= Problem details =
Repeat the material exactly as it appears.

= Supplied information =

..........

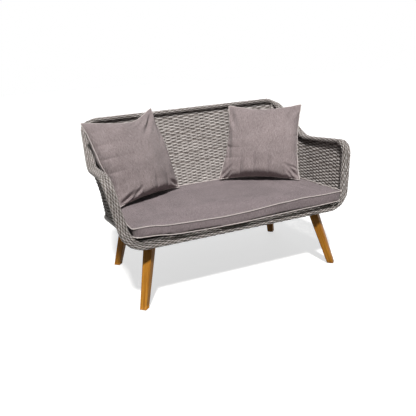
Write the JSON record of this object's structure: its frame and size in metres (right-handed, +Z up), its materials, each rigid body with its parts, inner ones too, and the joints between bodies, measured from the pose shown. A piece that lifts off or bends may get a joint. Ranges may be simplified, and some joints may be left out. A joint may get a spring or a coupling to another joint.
{
  "type": "two-seat garden sofa",
  "caption": "Woven tub garden sofa on a bent tube frame with splayed square wooden legs, a piped seat cushion and piped scatter cushions.",
  "frame": {"origin": "on the floor under the middle of the sofa", "axes": "+X to the right as seen from the front, -Y towards the front, +Z up"},
  "size_m": [1.281, 0.7234, 0.841],
  "materials": {
    "wicker": "warm grey synthetic wicker with a dull sheen",
    "deck_weave": "flat grey synthetic strap, dull",
    "frame": "grey-brown powder coat",
    "wood": "oiled orange-brown hardwood",
    "cushion_fabric": "woven taupe outdoor cloth",
    "piping": "paler piping cord in the same cloth",
    "fastener": "zinc plated",
    "glide": "black moulded plastic"
  },
  "bodies": {
    "root": {"front_rail_wrap": "wicker", "arm_rim_wrap_right": "wicker", "back_rail_wrap": "wicker", "arm_rim_wrap_left": "wicker", "rim_outer_tube_front": "frame", "rim_outer_tube_back": "frame", "rim_inner_tube_front": "frame", "rim_inner_tube_back": "frame", "seat_frame_tube": "frame", "front_seat_tube": "frame", "seat_cross_bar_right": "frame", "seat_cross_bar_left": "frame", "arm_panel_right": "wicker", "arm_panel_left": "wicker", "back_panel": "wicker", "corner_post_right": "frame", "corner_post_left": "frame", "back_stay_right": "frame", "back_stay_left": "frame", "seat_deck": "deck_weave", "leg_rail_right": "frame", "leg_rail_left": "frame", "front_leg_right": "wood", "front_leg_left": "wood", "front_leg_plate_right": "frame", "front_leg_plate_left": "frame", "front_leg_bolt_right": "fastener", "front_leg_bolt_left": "fastener", "front_leg_nut_right": "fastener", "front_leg_nut_left": "fastener", "front_leg_glide_right": "glide", "front_leg_glide_left": "glide", "rear_leg_right": "wood", "rear_leg_left": "wood", "rear_leg_plate_right": "frame", "rear_leg_plate_left": "frame", "rear_leg_bolt_right": "fastener", "rear_leg_bolt_left": "fastener", "rear_leg_nut_right": "fastener", "rear_leg_nut_left": "fastener", "rear_leg_glide_right": "glide", "rear_leg_glide_left": "glide", "seat_cushion": "cushion_fabric", "seat_piping_top": "piping", "seat_piping_bottom": "piping", "scatter_cushion_right": "cushion_fabric", "scatter_piping_right": "piping", "scatter_cushion_left": "cushion_fabric", "scatter_piping_left": "piping"}
  },
  "joints": []
}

..........

= Task result =
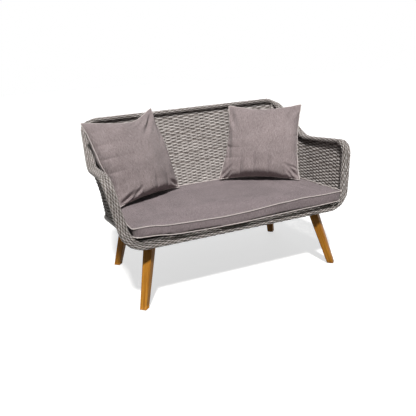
Write the JSON record of this object's structure: its frame and size in metres (right-handed, +Z up), its materials, each rigid body with its parts, inner ones too, and the joints between bodies, measured from the pose shown. A piece that lifts off or bends may get a joint. Ranges may be simplified, and some joints may be left out. A joint may get a spring or a coupling to another joint.
{
  "type": "two-seat garden sofa",
  "caption": "Woven tub garden sofa on a bent tube frame with splayed square wooden legs, a piped seat cushion and piped scatter cushions.",
  "frame": {"origin": "on the floor under the middle of the sofa", "axes": "+X to the right as seen from the front, -Y towards the front, +Z up"},
  "size_m": [1.281, 0.7234, 0.841],
  "materials": {
    "wicker": "warm grey synthetic wicker with a dull sheen",
    "deck_weave": "flat grey synthetic strap, dull",
    "frame": "grey-brown powder coat",
    "wood": "oiled orange-brown hardwood",
    "cushion_fabric": "woven taupe outdoor cloth",
    "piping": "paler piping cord in the same cloth",
    "fastener": "zinc plated",
    "glide": "black moulded plastic"
  },
  "bodies": {
    "root": {"front_rail_wrap": "wicker", "arm_rim_wrap_right": "wicker", "back_rail_wrap": "wicker", "arm_rim_wrap_left": "wicker", "rim_outer_tube_front": "frame", "rim_outer_tube_back": "frame", "rim_inner_tube_front": "frame", "rim_inner_tube_back": "frame", "seat_frame_tube": "frame", "front_seat_tube": "frame", "seat_cross_bar_right": "frame", "seat_cross_bar_left": "frame", "arm_panel_right": "wicker", "arm_panel_left": "wicker", "back_panel": "wicker", "corner_post_right": "frame", "corner_post_left": "frame", "back_stay_right": "frame", "back_stay_left": "frame", "seat_deck": "deck_weave", "leg_rail_right": "frame", "leg_rail_left": "frame", "front_leg_right": "wood", "front_leg_left": "wood", "front_leg_plate_right": "frame", "front_leg_plate_left": "frame", "front_leg_bolt_right": "fastener", "front_leg_bolt_left": "fastener", "front_leg_nut_right": "fastener", "front_leg_nut_left": "fastener", "front_leg_glide_right": "glide", "front_leg_glide_left": "glide", "rear_leg_right": "wood", "rear_leg_left": "wood", "rear_leg_plate_right": "frame", "rear_leg_plate_left": "frame", "rear_leg_bolt_right": "fastener", "rear_leg_bolt_left": "fastener", "rear_leg_nut_right": "fastener", "rear_leg_nut_left": "fastener", "rear_leg_glide_right": "glide", "rear_leg_glide_left": "glide", "seat_cushion": "cushion_fabric", "seat_piping_top": "piping", "seat_piping_bottom": "piping", "scatter_cushion_right": "cushion_fabric", "scatter_piping_right": "piping", "scatter_cushion_left": "cushion_fabric", "scatter_piping_left": "piping"}
  },
  "joints": []
}